• [What you have to do] Find the lines in these entries that include the word "scene" and state how many there are, with no other words.
═══ Information shown
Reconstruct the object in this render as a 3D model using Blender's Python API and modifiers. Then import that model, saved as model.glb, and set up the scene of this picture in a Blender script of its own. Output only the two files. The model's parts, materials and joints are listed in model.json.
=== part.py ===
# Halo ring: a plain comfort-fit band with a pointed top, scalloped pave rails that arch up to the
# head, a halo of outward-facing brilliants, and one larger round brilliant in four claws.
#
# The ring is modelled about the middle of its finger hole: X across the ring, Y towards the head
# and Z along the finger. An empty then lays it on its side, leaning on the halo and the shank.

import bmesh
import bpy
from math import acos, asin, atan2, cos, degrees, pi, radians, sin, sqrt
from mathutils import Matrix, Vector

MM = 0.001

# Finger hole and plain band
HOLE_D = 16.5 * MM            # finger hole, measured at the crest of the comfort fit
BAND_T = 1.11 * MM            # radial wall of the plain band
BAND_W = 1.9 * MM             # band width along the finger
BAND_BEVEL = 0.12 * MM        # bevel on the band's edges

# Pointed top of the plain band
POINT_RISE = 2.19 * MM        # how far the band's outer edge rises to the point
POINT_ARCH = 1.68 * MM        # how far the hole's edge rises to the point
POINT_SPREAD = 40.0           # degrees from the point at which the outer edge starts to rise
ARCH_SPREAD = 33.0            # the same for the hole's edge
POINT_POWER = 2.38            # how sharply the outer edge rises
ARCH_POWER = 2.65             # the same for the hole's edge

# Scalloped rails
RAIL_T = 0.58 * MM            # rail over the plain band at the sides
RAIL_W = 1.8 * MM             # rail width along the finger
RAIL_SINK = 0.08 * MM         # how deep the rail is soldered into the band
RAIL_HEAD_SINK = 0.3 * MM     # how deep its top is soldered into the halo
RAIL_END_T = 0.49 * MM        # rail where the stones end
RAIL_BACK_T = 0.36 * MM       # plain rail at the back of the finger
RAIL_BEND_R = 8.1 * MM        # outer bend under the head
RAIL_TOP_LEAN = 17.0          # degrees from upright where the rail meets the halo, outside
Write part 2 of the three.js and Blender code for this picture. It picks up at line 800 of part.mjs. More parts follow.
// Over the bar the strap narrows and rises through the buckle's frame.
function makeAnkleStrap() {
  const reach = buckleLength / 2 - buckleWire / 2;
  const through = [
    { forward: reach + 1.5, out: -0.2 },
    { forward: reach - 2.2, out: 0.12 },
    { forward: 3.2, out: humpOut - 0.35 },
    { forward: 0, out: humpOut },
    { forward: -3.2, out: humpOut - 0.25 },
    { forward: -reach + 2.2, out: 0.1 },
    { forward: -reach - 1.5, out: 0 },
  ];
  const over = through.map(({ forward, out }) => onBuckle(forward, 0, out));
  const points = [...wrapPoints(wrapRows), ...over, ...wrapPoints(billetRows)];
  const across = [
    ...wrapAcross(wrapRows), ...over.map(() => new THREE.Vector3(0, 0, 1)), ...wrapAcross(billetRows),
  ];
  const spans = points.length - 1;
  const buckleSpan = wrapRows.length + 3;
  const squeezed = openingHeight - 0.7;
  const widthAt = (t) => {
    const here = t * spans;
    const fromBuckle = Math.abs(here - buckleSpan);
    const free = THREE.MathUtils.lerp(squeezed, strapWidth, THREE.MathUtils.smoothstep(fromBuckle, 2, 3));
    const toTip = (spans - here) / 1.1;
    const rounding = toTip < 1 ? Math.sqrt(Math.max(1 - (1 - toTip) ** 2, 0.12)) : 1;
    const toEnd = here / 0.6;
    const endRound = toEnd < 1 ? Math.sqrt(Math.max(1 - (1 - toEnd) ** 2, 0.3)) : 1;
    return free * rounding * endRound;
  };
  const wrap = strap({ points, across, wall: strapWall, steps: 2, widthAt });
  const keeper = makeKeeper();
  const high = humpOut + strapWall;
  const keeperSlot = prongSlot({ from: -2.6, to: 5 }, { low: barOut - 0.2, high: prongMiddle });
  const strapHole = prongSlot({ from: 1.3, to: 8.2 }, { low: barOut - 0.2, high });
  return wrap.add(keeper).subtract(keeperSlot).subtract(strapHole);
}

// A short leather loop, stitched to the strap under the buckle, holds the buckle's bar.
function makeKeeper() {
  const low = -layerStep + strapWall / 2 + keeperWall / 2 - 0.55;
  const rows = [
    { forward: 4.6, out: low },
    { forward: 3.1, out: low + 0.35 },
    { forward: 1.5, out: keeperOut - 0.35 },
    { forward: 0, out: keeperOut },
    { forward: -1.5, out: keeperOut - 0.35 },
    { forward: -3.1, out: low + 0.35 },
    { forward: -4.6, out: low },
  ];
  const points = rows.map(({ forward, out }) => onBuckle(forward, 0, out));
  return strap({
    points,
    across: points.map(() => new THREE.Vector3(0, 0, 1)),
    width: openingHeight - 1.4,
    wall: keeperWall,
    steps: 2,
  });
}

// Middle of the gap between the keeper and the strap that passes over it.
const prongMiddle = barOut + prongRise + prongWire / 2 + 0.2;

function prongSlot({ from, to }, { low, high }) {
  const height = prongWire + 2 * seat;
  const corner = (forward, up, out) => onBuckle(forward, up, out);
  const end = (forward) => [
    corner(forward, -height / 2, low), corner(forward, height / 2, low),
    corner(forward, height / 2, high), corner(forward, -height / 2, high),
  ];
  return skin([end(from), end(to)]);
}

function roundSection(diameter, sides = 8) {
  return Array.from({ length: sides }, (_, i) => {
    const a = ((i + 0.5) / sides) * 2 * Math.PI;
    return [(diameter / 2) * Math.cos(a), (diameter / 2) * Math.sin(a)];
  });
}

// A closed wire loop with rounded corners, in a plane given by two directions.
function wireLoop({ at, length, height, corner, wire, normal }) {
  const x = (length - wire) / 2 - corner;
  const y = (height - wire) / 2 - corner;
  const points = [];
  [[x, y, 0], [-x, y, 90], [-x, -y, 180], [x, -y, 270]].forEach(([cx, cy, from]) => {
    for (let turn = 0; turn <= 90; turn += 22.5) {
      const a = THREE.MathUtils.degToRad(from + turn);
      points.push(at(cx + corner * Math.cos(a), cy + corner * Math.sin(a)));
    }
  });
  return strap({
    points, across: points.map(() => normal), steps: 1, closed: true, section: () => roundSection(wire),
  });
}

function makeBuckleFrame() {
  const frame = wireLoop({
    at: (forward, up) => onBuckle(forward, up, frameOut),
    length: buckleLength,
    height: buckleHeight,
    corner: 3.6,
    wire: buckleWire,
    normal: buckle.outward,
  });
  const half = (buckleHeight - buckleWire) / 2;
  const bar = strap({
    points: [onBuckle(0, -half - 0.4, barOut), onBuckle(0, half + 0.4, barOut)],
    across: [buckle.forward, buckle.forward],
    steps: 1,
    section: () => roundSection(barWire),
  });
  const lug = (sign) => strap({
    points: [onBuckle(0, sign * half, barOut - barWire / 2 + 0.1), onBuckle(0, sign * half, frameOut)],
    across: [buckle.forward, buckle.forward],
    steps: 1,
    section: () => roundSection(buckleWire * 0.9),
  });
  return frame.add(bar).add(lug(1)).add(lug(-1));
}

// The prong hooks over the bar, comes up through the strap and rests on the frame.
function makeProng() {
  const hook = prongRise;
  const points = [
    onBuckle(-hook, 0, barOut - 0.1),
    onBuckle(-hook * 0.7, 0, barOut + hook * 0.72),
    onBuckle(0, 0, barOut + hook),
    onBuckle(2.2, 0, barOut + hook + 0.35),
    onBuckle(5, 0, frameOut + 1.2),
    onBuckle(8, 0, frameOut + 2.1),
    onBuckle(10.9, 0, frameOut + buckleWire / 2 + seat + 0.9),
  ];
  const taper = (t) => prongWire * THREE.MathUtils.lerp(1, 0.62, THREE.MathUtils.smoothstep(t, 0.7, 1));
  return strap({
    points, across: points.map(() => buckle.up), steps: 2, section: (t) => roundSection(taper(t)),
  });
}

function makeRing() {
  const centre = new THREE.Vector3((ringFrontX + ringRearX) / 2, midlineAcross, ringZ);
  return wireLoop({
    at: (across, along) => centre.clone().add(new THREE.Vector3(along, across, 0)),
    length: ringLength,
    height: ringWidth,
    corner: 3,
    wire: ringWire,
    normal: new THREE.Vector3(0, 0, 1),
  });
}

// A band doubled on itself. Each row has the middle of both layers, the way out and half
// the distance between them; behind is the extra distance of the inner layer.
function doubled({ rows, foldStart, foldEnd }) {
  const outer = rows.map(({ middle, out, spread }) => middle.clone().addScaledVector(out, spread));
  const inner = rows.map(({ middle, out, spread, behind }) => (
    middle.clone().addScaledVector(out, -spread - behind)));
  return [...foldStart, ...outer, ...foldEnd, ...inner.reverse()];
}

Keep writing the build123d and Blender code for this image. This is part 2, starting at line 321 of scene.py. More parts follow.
══════
• [Right answer] 2